И вот сегодня снова.
Лядов тут же проснулся сильно бьющимся сердцем и даже торопливо вскочил с кровати, чтобы Корее вырваться из мучительных объятий.
Сон пугал атавистическим ужасом, хотя ничего страшного там не происходило.
Лядов стоял на пятачке полинявшей — то ли выгоревшей, то ли засвеченной ярким мертвенным светом — травы. Источник света всегда располагался слева и чуть сзади, оставаясь невидимым. В остальном почти все вокруг было скрыто черной мглой — ни неба, ни горизонта. Лишь далеко впереди за огромным мрачным кочковатым полем угрюмо колыхались седые океанские валы. Во сне Лядов знал одно: надо во что бы то ни стало быстро перечерпать всю океанскую воду сюда, по эту сторону поля. В руках оказалась чайная ложка, и, сжимая в кулаке бесполезный кусочек металла, Лядов со всей отчетливостью понимал, что не успеет.

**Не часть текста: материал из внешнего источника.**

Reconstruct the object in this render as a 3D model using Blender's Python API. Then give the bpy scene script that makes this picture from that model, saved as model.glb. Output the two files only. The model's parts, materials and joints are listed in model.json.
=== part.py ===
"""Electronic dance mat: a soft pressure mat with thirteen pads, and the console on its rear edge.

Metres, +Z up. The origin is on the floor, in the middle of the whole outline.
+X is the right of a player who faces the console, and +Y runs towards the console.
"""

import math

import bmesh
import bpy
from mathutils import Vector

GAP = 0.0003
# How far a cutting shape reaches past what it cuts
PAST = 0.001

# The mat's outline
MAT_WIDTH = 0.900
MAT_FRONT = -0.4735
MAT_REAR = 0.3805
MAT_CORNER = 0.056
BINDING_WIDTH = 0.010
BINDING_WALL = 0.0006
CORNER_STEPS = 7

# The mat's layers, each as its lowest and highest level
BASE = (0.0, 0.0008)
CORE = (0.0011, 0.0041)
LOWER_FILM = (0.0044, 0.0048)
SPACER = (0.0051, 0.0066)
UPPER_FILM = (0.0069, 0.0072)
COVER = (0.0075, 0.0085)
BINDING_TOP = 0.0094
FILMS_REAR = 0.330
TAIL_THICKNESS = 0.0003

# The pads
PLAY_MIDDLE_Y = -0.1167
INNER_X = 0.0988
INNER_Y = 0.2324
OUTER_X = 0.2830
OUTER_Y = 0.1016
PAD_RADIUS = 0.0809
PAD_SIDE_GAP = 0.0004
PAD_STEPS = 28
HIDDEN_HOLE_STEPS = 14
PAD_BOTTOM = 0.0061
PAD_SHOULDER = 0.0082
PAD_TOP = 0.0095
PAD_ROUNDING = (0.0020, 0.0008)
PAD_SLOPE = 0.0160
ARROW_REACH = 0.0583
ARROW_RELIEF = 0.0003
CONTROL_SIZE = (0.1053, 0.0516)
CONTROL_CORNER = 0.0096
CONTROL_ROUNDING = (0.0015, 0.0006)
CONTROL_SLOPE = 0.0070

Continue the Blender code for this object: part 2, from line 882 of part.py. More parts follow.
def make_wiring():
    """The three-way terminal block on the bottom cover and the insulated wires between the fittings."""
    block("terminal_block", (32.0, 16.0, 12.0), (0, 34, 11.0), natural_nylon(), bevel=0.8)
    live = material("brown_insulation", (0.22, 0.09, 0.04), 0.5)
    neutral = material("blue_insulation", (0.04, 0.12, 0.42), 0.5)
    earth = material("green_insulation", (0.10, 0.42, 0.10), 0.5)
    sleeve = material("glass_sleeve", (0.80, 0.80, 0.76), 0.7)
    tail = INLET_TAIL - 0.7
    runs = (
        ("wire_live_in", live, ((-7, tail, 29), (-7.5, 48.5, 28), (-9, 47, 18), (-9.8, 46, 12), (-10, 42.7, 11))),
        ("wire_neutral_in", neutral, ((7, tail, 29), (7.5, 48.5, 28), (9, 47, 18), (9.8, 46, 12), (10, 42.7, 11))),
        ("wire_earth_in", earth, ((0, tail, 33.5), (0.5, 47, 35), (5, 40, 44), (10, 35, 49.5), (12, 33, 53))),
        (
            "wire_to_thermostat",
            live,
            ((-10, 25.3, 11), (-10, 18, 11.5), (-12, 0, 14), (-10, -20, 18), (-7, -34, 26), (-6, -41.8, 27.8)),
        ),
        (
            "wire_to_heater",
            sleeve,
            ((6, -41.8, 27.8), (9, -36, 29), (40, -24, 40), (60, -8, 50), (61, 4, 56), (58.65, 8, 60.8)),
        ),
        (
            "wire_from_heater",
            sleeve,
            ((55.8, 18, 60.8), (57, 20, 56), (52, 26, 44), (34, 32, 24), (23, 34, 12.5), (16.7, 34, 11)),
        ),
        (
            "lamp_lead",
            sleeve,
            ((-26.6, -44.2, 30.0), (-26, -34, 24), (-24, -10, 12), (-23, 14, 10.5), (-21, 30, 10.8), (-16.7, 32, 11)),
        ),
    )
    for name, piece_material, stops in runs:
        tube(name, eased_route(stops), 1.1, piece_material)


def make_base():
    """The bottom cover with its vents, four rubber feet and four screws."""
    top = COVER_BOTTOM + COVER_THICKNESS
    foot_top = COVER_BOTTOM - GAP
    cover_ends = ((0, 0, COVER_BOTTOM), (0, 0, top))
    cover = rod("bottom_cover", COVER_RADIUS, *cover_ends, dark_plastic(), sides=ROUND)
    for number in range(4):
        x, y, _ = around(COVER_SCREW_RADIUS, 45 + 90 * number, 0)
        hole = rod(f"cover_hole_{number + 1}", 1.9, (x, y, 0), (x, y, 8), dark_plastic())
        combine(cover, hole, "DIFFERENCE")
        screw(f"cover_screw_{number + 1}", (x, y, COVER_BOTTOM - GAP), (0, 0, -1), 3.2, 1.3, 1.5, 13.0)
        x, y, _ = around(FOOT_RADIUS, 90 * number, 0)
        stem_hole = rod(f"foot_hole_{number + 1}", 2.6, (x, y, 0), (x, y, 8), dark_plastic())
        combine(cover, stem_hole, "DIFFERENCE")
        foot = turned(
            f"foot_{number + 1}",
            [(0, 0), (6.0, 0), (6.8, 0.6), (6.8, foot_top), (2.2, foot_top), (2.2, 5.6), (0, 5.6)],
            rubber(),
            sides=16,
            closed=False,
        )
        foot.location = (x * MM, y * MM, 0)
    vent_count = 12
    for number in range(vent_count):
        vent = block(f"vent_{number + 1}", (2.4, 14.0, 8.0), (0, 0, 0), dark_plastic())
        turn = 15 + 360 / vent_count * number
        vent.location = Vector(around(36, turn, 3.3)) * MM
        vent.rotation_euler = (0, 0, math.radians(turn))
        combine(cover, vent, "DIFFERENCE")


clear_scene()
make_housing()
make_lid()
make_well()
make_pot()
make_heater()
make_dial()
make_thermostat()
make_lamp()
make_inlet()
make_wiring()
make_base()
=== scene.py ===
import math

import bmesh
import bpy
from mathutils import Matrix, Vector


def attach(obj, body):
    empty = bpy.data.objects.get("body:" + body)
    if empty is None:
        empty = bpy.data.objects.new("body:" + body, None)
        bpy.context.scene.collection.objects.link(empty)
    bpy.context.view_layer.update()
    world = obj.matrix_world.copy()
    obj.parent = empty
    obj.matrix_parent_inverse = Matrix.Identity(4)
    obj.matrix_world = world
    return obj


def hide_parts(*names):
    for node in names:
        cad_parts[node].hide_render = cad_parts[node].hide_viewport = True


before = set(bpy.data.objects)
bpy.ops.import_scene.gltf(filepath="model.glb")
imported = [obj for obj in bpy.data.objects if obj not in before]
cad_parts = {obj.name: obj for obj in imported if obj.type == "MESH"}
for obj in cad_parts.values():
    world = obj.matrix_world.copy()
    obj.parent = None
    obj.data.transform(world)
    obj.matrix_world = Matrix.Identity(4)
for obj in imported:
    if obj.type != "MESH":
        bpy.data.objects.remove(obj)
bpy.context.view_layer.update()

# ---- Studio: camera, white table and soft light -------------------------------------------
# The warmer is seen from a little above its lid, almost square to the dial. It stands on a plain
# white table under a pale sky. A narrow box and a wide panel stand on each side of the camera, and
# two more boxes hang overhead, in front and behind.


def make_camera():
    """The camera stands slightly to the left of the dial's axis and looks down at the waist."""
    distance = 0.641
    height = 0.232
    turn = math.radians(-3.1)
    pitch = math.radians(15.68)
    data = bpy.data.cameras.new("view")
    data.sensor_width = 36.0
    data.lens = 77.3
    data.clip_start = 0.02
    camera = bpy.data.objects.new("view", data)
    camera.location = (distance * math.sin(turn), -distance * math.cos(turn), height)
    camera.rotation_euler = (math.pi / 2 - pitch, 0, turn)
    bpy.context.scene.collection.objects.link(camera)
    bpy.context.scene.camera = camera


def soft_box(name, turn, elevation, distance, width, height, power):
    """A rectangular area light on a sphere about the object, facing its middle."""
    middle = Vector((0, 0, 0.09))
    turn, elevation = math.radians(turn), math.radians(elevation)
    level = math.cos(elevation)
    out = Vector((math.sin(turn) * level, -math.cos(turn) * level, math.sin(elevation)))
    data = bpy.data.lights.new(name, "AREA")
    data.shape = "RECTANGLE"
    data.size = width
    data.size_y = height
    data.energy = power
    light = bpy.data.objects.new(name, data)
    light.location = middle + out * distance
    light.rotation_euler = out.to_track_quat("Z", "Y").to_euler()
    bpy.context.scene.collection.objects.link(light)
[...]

Он даже не знал, с чего начать. Однако вычерпать воду было крайне необходимо. Застыв на месте, он смотрел на бесконечное поле, на далекие волны, не в силах ни сделать должное, ни отказаться от него. В этот момент степень беспомощности, отчаяния и безнадежности превосходила все мыслимые пределы. Потом все вокруг замирало в ожидании, и появлялось другое ощущение: из мглы над головой начинало что-то стремительно приближаться. Что-то огромное, гораздо большее, чем кочковатое поле, неисчерпаемый океан и безнадежное отчаяние вместе взятые. Лядов понимал, что опоздал.